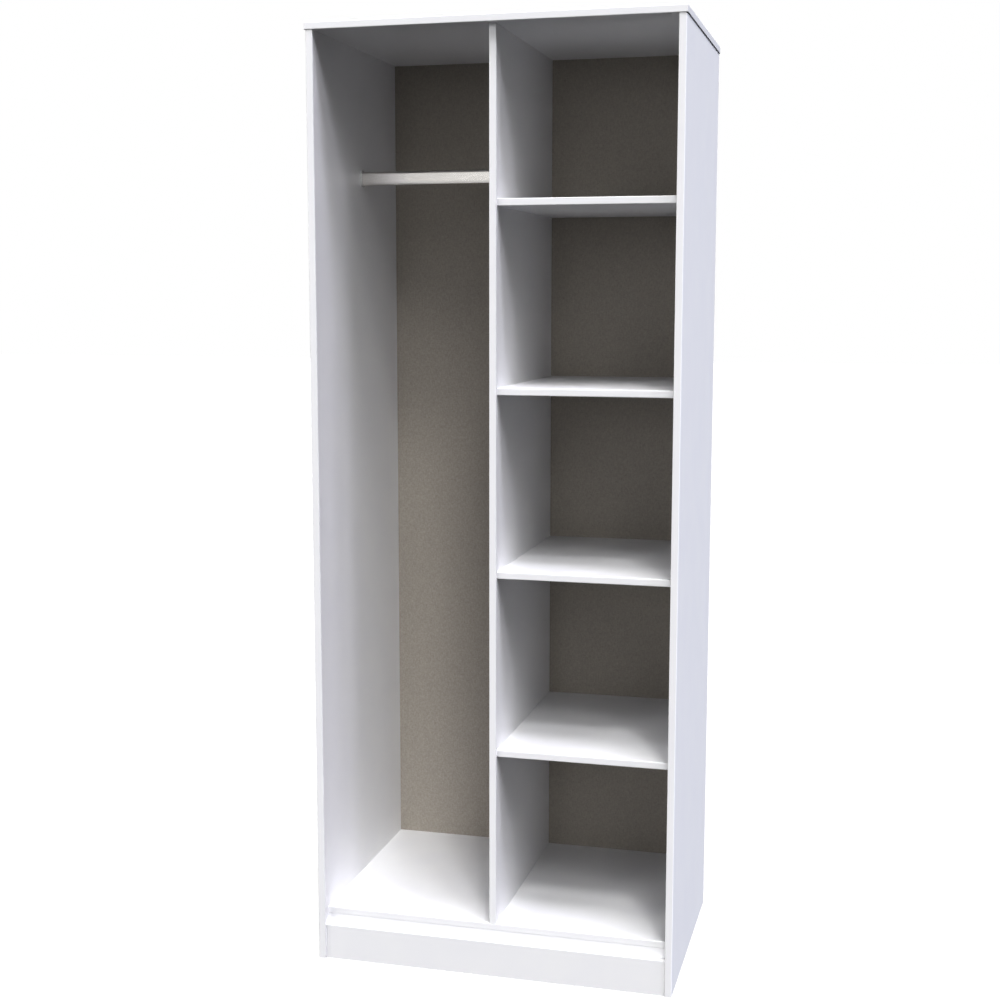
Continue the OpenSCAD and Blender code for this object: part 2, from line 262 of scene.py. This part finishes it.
def printed_threads(tree, place, spacing, warp_stretch, weft_stretch):
    """Warp and weft at one spacing, each drawn out along its own length."""
    threads = []
    for stretch in ((1.0, 1.0, warp_stretch), (weft_stretch, 1.0, 1.0)):
        drawn = add_node(tree, "ShaderNodeMapping", values={"Scale": stretch},
                         links={"Vector": place.outputs["Object"]})
        threads.append(add_node(tree, "ShaderNodeTexNoise", None,
                                {"Scale": 1 / spacing, "Detail": 1.0, "Roughness": 0.5},
                                {"Vector": drawn.outputs[0]}))
    warp, weft = threads
    return add_node(tree, "ShaderNodeMix", {"data_type": "FLOAT"}, {0: WEFT_SHARE},
                    {2: warp.outputs["Fac"], 3: weft.outputs["Fac"]})


def linen_print_hardboard():
    """Linen print on the face that looks to the front, and bare hardboard elsewhere."""
    material, tree, place = new_finish("linen_printed_hardboard")
    facing = add_node(tree, "ShaderNodeSeparateXYZ", links={"Vector": place.outputs["Normal"]})
    printed = add_node(tree, "ShaderNodeMath", {"operation": "LESS_THAN"}, {1: -SQUARE_ON},
                       {0: facing.outputs["Y"]})
    near = printed_threads(tree, place, THREAD_SPACING, THREAD_STRETCH, THREAD_STRETCH)
    far = printed_threads(tree, place, FAR_SPACING, FAR_WARP_STRETCH, FAR_WEFT_STRETCH)
    cloth = add_node(tree, "ShaderNodeMix", {"data_type": "FLOAT"}, {0: FAR_SHARE},
                     {2: near.outputs[0], 3: far.outputs[0]})
    slub = add_node(tree, "ShaderNodeTexNoise", None,
                    {"Scale": 1 / SLUB_SIZE, "Detail": 2.0, "Roughness": 0.5},
                    {"Vector": place.outputs["Object"]})
    woven = add_node(tree, "ShaderNodeMix", {"data_type": "FLOAT"}, {0: SLUB_SHARE},
                     {2: cloth.outputs[0], 3: slub.outputs["Fac"]})
    ink = add_node(tree, "ShaderNodeValToRGB", links={"Fac": woven.outputs[0]})
    fill_ramp(ink, [(0.35, "#9B958C"), (0.5, "#A8A299"), (0.65, "#B5AFA6")])
    fibre_map = add_node(tree, "ShaderNodeMapping", values={"Scale": (1.0, 1.0, FIBRE_STRETCH)},
                         links={"Vector": place.outputs["Object"]})
    fibre = add_node(tree, "ShaderNodeTexNoise", None,
                     {"Scale": 1 / FIBRE_LENGTH, "Detail": 6.0, "Roughness": 0.7,
                      "Distortion": 1.2},
                     {"Vector": fibre_map.outputs[0]})
    brown = add_node(tree, "ShaderNodeValToRGB", links={"Fac": fibre.outputs["Fac"]})
    fill_ramp(brown, [(0.3, "#6B4B30"), (0.5, "#86623F"), (0.7, "#A27C53")])
    colour = add_node(tree, "ShaderNodeMix", {"data_type": "RGBA"},
                      links={0: printed.outputs[0], 6: brown.outputs[0], 7: ink.outputs[0]})
    dull = add_node(tree, "ShaderNodeMapRange", values={"To Min": 0.78, "To Max": 0.6},
                    links={"Value": printed.outputs[0]})
    height = add_node(tree, "ShaderNodeMix", {"data_type": "FLOAT"},
                      links={0: printed.outputs[0], 2: fibre.outputs["Fac"],
                             3: cloth.outputs[0]})
    bump = add_node(tree, "ShaderNodeBump", values={"Strength": 0.25, "Distance": HARDBOARD_BUMP},
                    links={"Height": height.outputs[0]})
    shader = add_node(tree, "ShaderNodeBsdfPrincipled", None,
                      {"IOR": 1.48, "Specular IOR Level": 0.2},
                      {"Base Color": colour.outputs[2], "Roughness": dull.outputs[0],
                       "Normal": bump.outputs[0]})
    add_node(tree, "ShaderNodeOutputMaterial", links={"Surface": shader.outputs[0]})
    return material


dress("back_panel", linen_print_hardboard())

# ------------------------------------------------------------- pins and screws
# Zinc-plated steel: panel pins hold the back, countersunk screws hold the plinth and the
# rail's sockets. The plating is a thin grey-blue film, a little uneven from piece to piece.

PLATING_PATCH = 3 * MM


def zinc_plated_steel():
    """Bright plating whose tone and gloss drift together."""
    material, tree, place = new_finish("zinc_plated_steel")
    film = add_node(tree, "ShaderNodeTexNoise", None, {"Scale": 1 / PLATING_PATCH, "Detail": 3.0},
                    {"Vector": place.outputs["Object"]})
    tone = add_node(tree, "ShaderNodeValToRGB", links={"Fac": film.outputs["Fac"]})
    fill_ramp(tone, [(0.3, "#A9AEB4"), (0.7, "#C6C8C8")])
    gloss = add_node(tree, "ShaderNodeMapRange", values={"To Min": 0.28, "To Max": 0.45},
                     links={"Value": film.outputs["Fac"]})
    shader = add_node(tree, "ShaderNodeBsdfPrincipled", None, {"Metallic": 1.0},
                      {"Base Color": tone.outputs[0], "Roughness": gloss.outputs[0]})
    add_node(tree, "ShaderNodeOutputMaterial", links={"Surface": shader.outputs[0]})
    return material


zinc_plate = zinc_plated_steel()
for fixing in ("back_panel_pins", "plinth_screws", "rail_socket_screws"):
    dress(fixing, zinc_plate)

# --------------------------------------------------------------------- dowels
# Turned beech dowels glued into blind holes wherever two boards meet. Beech is pale and
# pinkish, with short brown flecks along the grain.

FLECK_WIDTH = 0.7 * MM
FLECK_STRETCH = 0.12
GRAIN_BUMP = 0.1 * MM


def beech_dowel(name, grain_axis):
    """Beech whose flecks run along the axis given (0 x, 2 z)."""
    material, tree, place = new_finish("beech_" + name)
    stretch = [1.0, 1.0, 1.0]
    stretch[grain_axis] = FLECK_STRETCH
    grain_map = add_node(tree, "ShaderNodeMapping", values={"Scale": stretch},
                         links={"Vector": place.outputs["Object"]})
    fleck = add_node(tree, "ShaderNodeTexNoise", None,
                     {"Scale": 1 / FLECK_WIDTH, "Detail": 4.0, "Roughness": 0.65},
                     {"Vector": grain_map.outputs[0]})
    wood = add_node(tree, "ShaderNodeValToRGB", links={"Fac": fleck.outputs["Fac"]})
    fill_ramp(wood, [(0.3, "#B98E62"), (0.5, "#D8B48A"), (0.75, "#E6CBA6")])
    bump = add_node(tree, "ShaderNodeBump", values={"Strength": 0.3, "Distance": GRAIN_BUMP},
                    links={"Height": fleck.outputs["Fac"]})
    shader = add_node(tree, "ShaderNodeBsdfPrincipled", None, {"IOR": 1.5, "Roughness": 0.6},
                      {"Base Color": wood.outputs[0], "Normal": bump.outputs[0]})
    add_node(tree, "ShaderNodeOutputMaterial", links={"Surface": shader.outputs[0]})
    return material


upright_beech = beech_dowel("upright", 2)
level_beech = beech_dowel("along_the_width", 0)
dress("top_dowels", upright_beech)
for dowels in ("base_dowels", "shelf_dowels", "rail_dowels"):
    dress(dowels, level_beech)

# --------------------------------------------------------------- hanging rail
# Oval steel tube, 30 x 15 mm, satin nickel plated, slid over the spigots of two die-cast
# sockets. Linishing leaves hair lines along the tube; the castings are plainer and duller.

HAIR_LINE = 1.2 * MM
HAIR_BUMP = 0.04 * MM
# Along the tube the lines are twenty times as long as they are wide; a casting has no grain.
TUBE_STRETCH = (0.05, 1.0, 1.0)
CASTING_STRETCH = (1.0, 1.0, 1.0)


def satin_metal(name, dark, light, smoothest, roughest, line_stretch):
    """Plated metal with linishing lines; line_stretch squeezes the grain along one axis."""
    material, tree, place = new_finish(name)
    brushed = add_node(tree, "ShaderNodeMapping", values={"Scale": line_stretch},
                       links={"Vector": place.outputs["Object"]})
    lines = add_node(tree, "ShaderNodeTexNoise", None,
                     {"Scale": 1 / HAIR_LINE, "Detail": 3.0, "Roughness": 0.6},
                     {"Vector": brushed.outputs[0]})
    tone = add_node(tree, "ShaderNodeValToRGB", links={"Fac": lines.outputs["Fac"]})
    fill_ramp(tone, [(0.3, dark), (0.7, light)])
    gloss = add_node(tree, "ShaderNodeMapRange", values={"To Min": smoothest, "To Max": roughest},
                     links={"Value": lines.outputs["Fac"]})
    bump = add_node(tree, "ShaderNodeBump", values={"Strength": 0.2, "Distance": HAIR_BUMP},
                    links={"Height": lines.outputs["Fac"]})
    shader = add_node(tree, "ShaderNodeBsdfPrincipled", None, {"Metallic": 1.0},
                      {"Base Color": tone.outputs[0], "Roughness": gloss.outputs[0],
                       "Normal": bump.outputs[0]})
    add_node(tree, "ShaderNodeOutputMaterial", links={"Surface": shader.outputs[0]})
    return material


satin_nickel = satin_metal("satin_nickel_tube", "#E2DFDB", "#EBE8E5", 0.18, 0.24, TUBE_STRETCH)
dress("hanging_rail", satin_nickel)
cast_zinc = satin_metal("die_cast_zinc_socket", "#C6C6C6", "#D4D4D3", 0.4, 0.5, CASTING_STRETCH)
for socket in ("rail_socket_left", "rail_socket_right"):
    dress(socket, cast_zinc)

# --------------------------------------------------------------------- studio
# Plain pale floor and white surround, both lit so brightly that they come out white. The
# floor throws no light back, so the undersides and the inside stay dark.

FLOOR_SIZE = 60.0
FLOOR_GLOW = 0.9

bpy.ops.object.select_all(action="DESELECT")
bpy.ops.mesh.primitive_plane_add(size=FLOOR_SIZE, location=(0, 0, 0))
floor = bpy.context.active_object
floor.name = "studio_floor"
floor.visible_diffuse = False
floor.visible_glossy = False
floor_paint, tree, _ = new_finish("pale_studio_floor")
shader = add_node(tree, "ShaderNodeBsdfPrincipled",
                  values={"Base Color": linear("#616161"), "Roughness": 1.0,
                          "Specular IOR Level": 0.0, "Emission Color": linear("#FFFFFF"),
                          "Emission Strength": FLOOR_GLOW})
add_node(tree, "ShaderNodeOutputMaterial", links={"Surface": shader.outputs[0]})
floor.data.materials.append(floor_paint)

# The surround is white to the camera. Its front half also shows, at part strength, in
# glossy reflections, as a large white screen would. It throws no diffuse light.
SCREEN_WHITE = 0.8
# The screen fades in between these two directions, as their share along y.
SCREEN_EDGE = -0.05
SCREEN_FULL = -0.35

surround = bpy.data.worlds.new("white_surround")
bpy.context.scene.world = surround
surround.use_nodes = True
tree = surround.node_tree
seen = add_node(tree, "ShaderNodeLightPath")
heading = add_node(tree, "ShaderNodeTexCoord")
compass = add_node(tree, "ShaderNodeSeparateXYZ", links={"Vector": heading.outputs["Generated"]})
screen = add_node(tree, "ShaderNodeMapRange", {"interpolation_type": "SMOOTHSTEP"},
                  {"From Min": SCREEN_EDGE, "From Max": SCREEN_FULL,
                   "To Min": 0.0, "To Max": SCREEN_WHITE},
                  {"Value": compass.outputs["Y"]})
mirrored = add_node(tree, "ShaderNodeMath", {"operation": "MULTIPLY"},
                    links={0: screen.outputs[0], 1: seen.outputs["Is Glossy Ray"]})
glow = add_node(tree, "ShaderNodeMath", {"operation": "MAXIMUM"},
                links={0: mirrored.outputs[0], 1: seen.outputs["Is Camera Ray"]})
backdrop = tree.nodes["Background"]
backdrop.inputs["Color"].default_value = linear("#FFFFFF")
tree.links.new(glow.outputs[0], backdrop.inputs["Strength"])

# Soft boxes: azimuth (0 in front, 90 at the right), elevation, strength, width of the source
# in degrees as seen from the object, and colour. The right-hand ones are slightly blue.
SOFT_BOXES = [
    (96, 48, 3.18, 8, "#F1F5FF"),
    (24, 56, 1.152, 8, "#FFFFFF"),
    (42, 64, 1.035, 8, "#FFFFFF"),
    (-40, 8, 1.08, 16, "#FFFFFF"),
    (-62, 10, 0.42, 16, "#FFFFFF"),
    (60, 64, 0.971, 8, "#F3F2FF"),
    (78, 48, 0.653, 8, "#F1F0FF"),
    (-68, 40, 0.535, 8, "#FFFFFF"),
    (15, 48, 0.429, 8, "#FFFFFF"),
    (64, 32, 0.426, 8, "#F1F0FF"),
    (28, 40, 0.306, 8, "#FFFFFF"),
    (0, 8, 0.207, 16, "#FFFFFF"),
    (20, 22, 0.183, 12, "#FFFFFF"),
    (212, 35, 1.6, 20, "#FFFFFF"),
]
# A lamp lights by its direction alone, and stands this far out.
LAMP_DISTANCE = 5.0

for azimuth, elevation, strength, width, colour in SOFT_BOXES:
    name = "soft_box_%d_%d" % (azimuth, elevation)
    lamp = bpy.data.lights.new(name, "SUN")
    lamp.energy = strength
    lamp.angle = math.radians(width)
    lamp.color = linear(colour)[:3]
    turn = math.radians(azimuth)
    rise = math.radians(elevation)
    toward = Vector((math.sin(turn) * math.cos(rise), -math.cos(turn) * math.cos(rise),
                     math.sin(rise)))
    holder = bpy.data.objects.new(name, lamp)
    holder.rotation_euler = toward.to_track_quat("Z", "Y").to_euler()
    holder.location = toward * LAMP_DISTANCE
    bpy.context.scene.collection.objects.link(holder)

# --------------------------------------------------------------------- camera
# Stands to the right of the middle at chest height, about 3 m in front of the wardrobe,
# and looks a little down and to the left.

CAMERA_PLACE = (0.797, -3.262, 1.426)
CAMERA_TILT = 82.41
CAMERA_TURN = 14.8

lens = bpy.data.cameras.new("camera")
lens.lens = 55.65
lens.sensor_width = 36.0
lens.shift_x = 0.0077
lens.shift_y = 0.0016
camera = bpy.data.objects.new("camera", lens)
camera.location = CAMERA_PLACE
camera.rotation_euler = (math.radians(CAMERA_TILT), 0.0, math.radians(CAMERA_TURN))
bpy.context.scene.collection.objects.link(camera)
bpy.context.scene.camera = camera
bpy.context.scene.view_settings.view_transform = "Standard"
bpy.context.scene.view_settings.look = "None"
bpy.context.scene.view_settings.gamma = 0.8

━━━━━━━━━━━━━━━━

**WHAT TO DO**
From the data above, copy out every line with the string "part" in it.

**COMPLETE OUTPUT**
Continue the OpenSCAD and Blender code for this object: part 2, from line 262 of scene.py. This part finishes it.
# The surround is white to the camera. Its front half also shows, at part strength, in